Memoizing might not help, but the same technique could be used to record caller locations and frequency to see if there are any redundant calls being made. Also, we could evaluate whether taking a substring returns a reference to the original string data or a copy, because if it's a reference, we could use that to reduce the length of each index search for the byte offset of a given character. I don't expect to make these experiments anytime soon, but you might get inspired.

longhotsummer commented 5 years ago

38 updates the documentation to talk about this issue. This issue can probably be closed since it deals specifically with the documentation issue.

cjheath commented 5 years ago

I wish I felt motivated enough to make a PR for Ruby's core String support...

kadarmarton commented 4 years ago

I am totally new to treetop and grammars, and all I understand here is some problem with variable length string encoding. So have you thought of making the problematic operation work on UTF-16 strings internally? Maybe I am totally missing the point though. Just free association based on text fragments I caught in your discussion.

cjheath commented 4 years ago

@kadarmarton No that wouldn't help. UTF-16 is still a variable-length encoding, so you can't just index to get characters by position, you need to count. What would help is if Matz had taken the advice I gave him in 2002 about how to implement UTF-8 strings with a "remembered point", which avoids most cases of having to count from the start of the string every time you index. Sigh.

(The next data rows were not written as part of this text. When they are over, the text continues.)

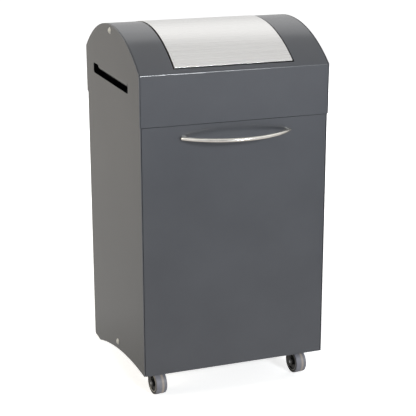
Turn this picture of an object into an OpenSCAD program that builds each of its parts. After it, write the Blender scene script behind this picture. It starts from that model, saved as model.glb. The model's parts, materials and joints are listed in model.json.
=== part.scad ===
// Self-extinguishing recycling bin: a sheet-steel cabinet under an arched hood with a swinging flap.
// The front tilts out with the inner container; the bin stands on two rear feet and two castors.
// Millimetres, +Z up, front towards -Y, right side +X. The origin is on the floor, mid bounding box.

/* [Cabinet] */
// Width over the two side panels
body_w = 400; // [360:5:460]
// Depth from the door face to the back panel
body_d = 405; // [390:5:450]
// Height of the hood's lower edge above the floor
cabinet_h = 588; // [580:1:640]
// Sheet thickness of the side panels, base plate and frames
panel_t = 1.5; // [1.2:0.1:2]
// Sheet thickness of the back panel
back_t = 1.2; // [1:0.1:1.5]
// Height of the door's lower edge above the floor
door_z = 62; // [60:0.5:64]
// Length of each rear foot along the depth
foot_len = 45; // [36:1:60]
// Width of the folded flanges on the panels and frames
flange_w = 15; // [12:1:18]
// Height of the door stop rails' lower end above the hinge
rail_up = 24; // [16:1:60]
// How far the cabinet stands up inside the hood
hood_overlap = 20; // [16:1:26]
// Height of the base plate's underside, which is the castors' overall height
base_z = 70; // [69:0.5:72]
// Sheet thickness of the base plate
base_t = 2; // [1.5:0.1:2.5]
// Depth of the base plate's turned-down edges
base_lip = 7; // [5:0.5:7.5]
// Height of the tie rod between the side panels
tie_rod_z = 60; // [57:0.5:62]
// Diameter of the tie rod
tie_rod_d = 10; // [8:1:12]

/* [Rear glides] */
// Thickness of the glide pad under each rear foot
glide_t = 1.5; // [1:0.5:3]
// Width of the glide pad
glide_w = 22; // [16:1:28]
// Diameter of the stud that holds the glide pad
glide_stud_d = 8; // [6:1:10]
// Length of that stud above the pad
glide_stud_len = 7; // [5:1:10]

/* [Hood] */
// Height of the straight band, from its lower edge to the corner of the arch
band_h = 103; // [90:1:120]
// Rise of the arch above that corner
arch_rise = 73; // [66:1:80]
// Sheet thickness of the hood
hood_t = 1.5; // [1.2:0.1:2]
// Outer radius of the bend between band and arch
bend_r = 5; // [3:0.5:8]
// Visible joint between the arched sheet and each end plate
hood_seam = 1.2; // [0.4:0.1:1.6]
// Diameter of the studs that fasten the hood to the cabinet
hood_stud_d = 5; // [4:0.5:6]
// Distance of those studs from the front and the back
hood_stud_inset = 60; // [45:5:90]
// Length of those studs inside the end plates
hood_stud_len = 12; // [10:1:18]
// Diameter of the nuts on those studs
hood_nut_d = 10; // [9:0.5:11]
// Height of the nuts
hood_nut_h = 4; // [3:0.5:5]

/* [Grip slots] */
// Length of each grip slot along the depth
slot_len = 267; // [220:1:280]
// Height of each grip slot
slot_h = 22; // [18:0.5:24]
// Distance from the door face to the slot's front end
slot_y = 77; // [65:1:90]
// Distance from the hood's lower edge up to the slot
slot_up = 53; // [44:1:56]
// Corner radius of the slot
slot_r = 5; // [2:0.5:6]
// Outer radius of the sheet's lip, rolled inwards along the slot's top
lip_r = 14; // [8:0.5:16]
// Angle through which that lip is rolled, in degrees
lip_a = 60; // [30:1:80]
// Length of the slot behind the lip's rear end
lip_rear = 40; // [10:1:80]

/* [Flap] */
// Width of the flap across the bin
flap_w = 250; // [220:5:280]
// Depth of the flap from its front edge to its rear edge
flap_d = 386; // [372:1:388]
// Gap between the flap and the hood all round
flap_gap = 3; // [3:0.5:5]
// How far the flap's face stands out of the hood's face
flap_proud = 1; // [0.5:0.1:1.2]
// Sheet thickness of the flap
flap_t = 1.5; // [1.2:0.1:1.8]
// Depth of the flap's folded edges
flap_lip = 10; // [9:0.5:12]
// Distance from the top of the hood down to the axle
axle_drop = 13; // [12.5:0.1:14]
// Diameter of the flap's axle
axle_d = 10; // [8:0.5:10.5]
// Radial running clearance of the axle in its bushes
axle_fit = 0.06; // [0.03:0.01:0.1]
// Swing of the flap to each side, in degrees
flap_swing = 40; // [20:1:40]
// Thickness of the hanger plates
hanger_t = 3; // [2:0.5:4]
// Radius of the hanger plates about the axle
hanger_r = 28; // [28:0.5:32]
// Outer diameter of the axle bushes
bush_d = 14; // [13.5:0.5:15]
// Thickness of the bush's flange
bush_flange_t = 1.5; // [1:0.5:2.5]
// Distance from the axle down to the middle of the counterweight
weight_drop = 49; // [48:1:54]
// Height of the counterweight
weight_h = 26; // [20:1:26]
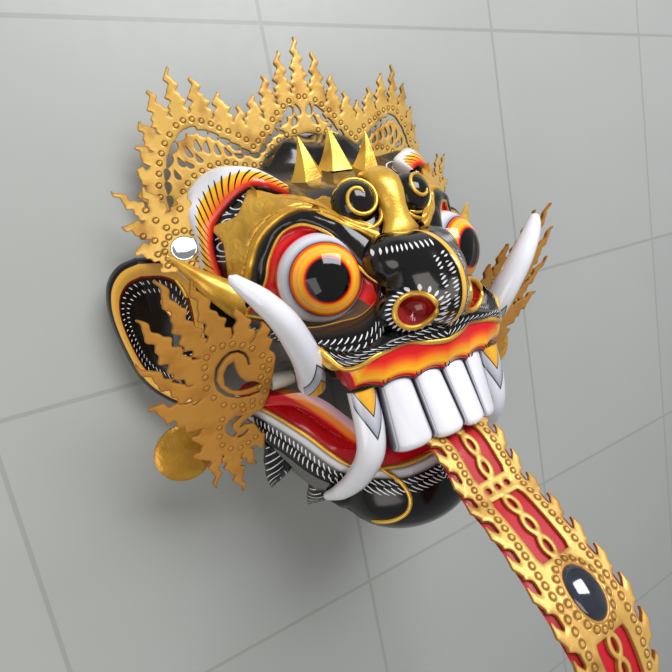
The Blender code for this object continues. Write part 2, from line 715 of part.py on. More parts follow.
def make_tongue():
    def hide_edges(row, rows):
        half = tongue_width(row, rows)
        return [-half, half]

    add_object("tongue", strip_body(hide_edges, -HIDE, 0.0), HIDE_RED, PARTS)

    def fret_edges(row, rows):
        half = tongue_width(row, rows)
        tip = half + (2.5 if row % 2 else -3.5)
        inner = half * 0.52
        link = 4.6 if row % 2 else 2.2
        return [-tip, -inner, -link, link, inner, tip]

    gem_rows = range(18, 23)

    def is_open(row, cell):
        return cell in (1, 3) and row not in gem_rows and row not in (11, 12, 27)

    top = len(tongue_frames()[0]) - 4
    fret = strip_body(fret_edges, GAP, GAP + 2.0, first_row=6, last_row=top, skip=is_open)
    add_object("tongue_fretwork", fret, GILT, PARTS)


def make_tongue_gem():
    """An oval cabochon set on the fretwork half way down the tongue."""
    path, out = tongue_frames()
    row = 20
    centre = Vector(path[row])
    normal = Vector(out[row])
    across = Vector((1, 0, 0))
    along = normal.cross(across)
    profile = [(1.0, 0.0), (1.0, 1.6), (0.8, 4.4), (0.45, 6.4), (0.12, 7.0)]
    rings = []
    for reach, height in profile:
        ring = []
        for k in range(16):
            turn = 2 * math.pi * k / 16
            ring.append(centre + across * 12 * reach * math.cos(turn) + along * 16 * reach * math.sin(turn)
                        + normal * (2.0 + 2 * GAP + 0.4 + height))
        rings.append(ring)
    add_object("tongue_gem", loft(rings), GEM, PARTS)


clear_scene()
PARTS = make_collection("rangda mask")
CUTTERS = make_collection("cutters")
JOINED = make_collection("carved forms")
LACQUER = make_material("lacquered wood", (0.02, 0.018, 0.016), 0.25)
TOOTH = make_material("white lacquer", (0.82, 0.82, 0.84), 0.3)
WOOD = make_material("bare wood", (0.62, 0.55, 0.45), 0.7)
GILT = make_material("gilt leather", (0.78, 0.5, 0.14), 0.4, 0.5)
OCHRE = make_material("ochre gilt leather", (0.62, 0.33, 0.07), 0.45, 0.3)
MIRROR = make_material("mirror glass", (0.9, 0.9, 0.92), 0.05, 1.0)
HIDE_RED = make_material("red hide", (0.55, 0.02, 0.05), 0.7)
GEM = make_material("dark glass gem", (0.02, 0.02, 0.05), 0.08)

make_face()
make_lower_jaw()
make_upper_teeth()
make_tusks()
make_corner_pegs()
make_crown()
make_temple_leaves()
make_ear_leaves()
make_ears()
make_ear_discs()
make_tongue()
make_tongue_gem()
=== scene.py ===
import math

import bmesh
import bpy
import numpy as np
from mathutils import Matrix, Vector


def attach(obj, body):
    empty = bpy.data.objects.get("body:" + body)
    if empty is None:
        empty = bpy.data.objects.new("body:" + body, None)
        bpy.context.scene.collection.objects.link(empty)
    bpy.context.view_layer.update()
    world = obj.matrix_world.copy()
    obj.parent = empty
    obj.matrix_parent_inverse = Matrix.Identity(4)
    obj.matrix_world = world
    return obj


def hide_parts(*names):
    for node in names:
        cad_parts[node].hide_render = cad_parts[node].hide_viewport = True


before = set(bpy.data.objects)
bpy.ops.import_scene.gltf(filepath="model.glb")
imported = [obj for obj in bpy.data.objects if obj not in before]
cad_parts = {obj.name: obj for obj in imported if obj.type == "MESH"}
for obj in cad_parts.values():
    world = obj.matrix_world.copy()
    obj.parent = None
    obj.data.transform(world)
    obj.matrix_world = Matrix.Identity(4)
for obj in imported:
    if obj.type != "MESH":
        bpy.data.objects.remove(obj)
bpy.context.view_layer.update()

mm = 0.001


# Colour and shading helpers

def linear(code):
    parts = [int(code[i:i + 2], 16) / 255 for i in (1, 3, 5)]
    return tuple(c / 12.92 if c <= 0.04045 else ((c + 0.055) / 1.055) ** 2.4 for c in parts) + (1.0,)


def add(tree, kind, feeds=None, **settings):
    node = tree.nodes.new(kind)
    for key, value in settings.items():
        setattr(node, key, value)
    for key, value in (feeds or {}).items():
        if isinstance(value, bpy.types.NodeSocket):
            tree.links.new(value, node.inputs[key])
        else:
            node.inputs[key].default_value = value
    return node


def calc(tree, operation, first, second=0.0, third=0.0):
    return add(tree, "ShaderNodeMath", {0: first, 1: second, 2: third}, operation=operation).outputs[0]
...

Plus ça change, plus c'est la même chose...

cabo commented 8 months ago

So what is missing in Ruby that treetop would need to be efficient?

This doesn't sound like much to add to Ruby.

cjheath commented 8 months ago

@cabo If you think so, I suggest you do it.

Personally I think there's quite a lot more to it, and convincing the community that it's in everyone's interests is even harder.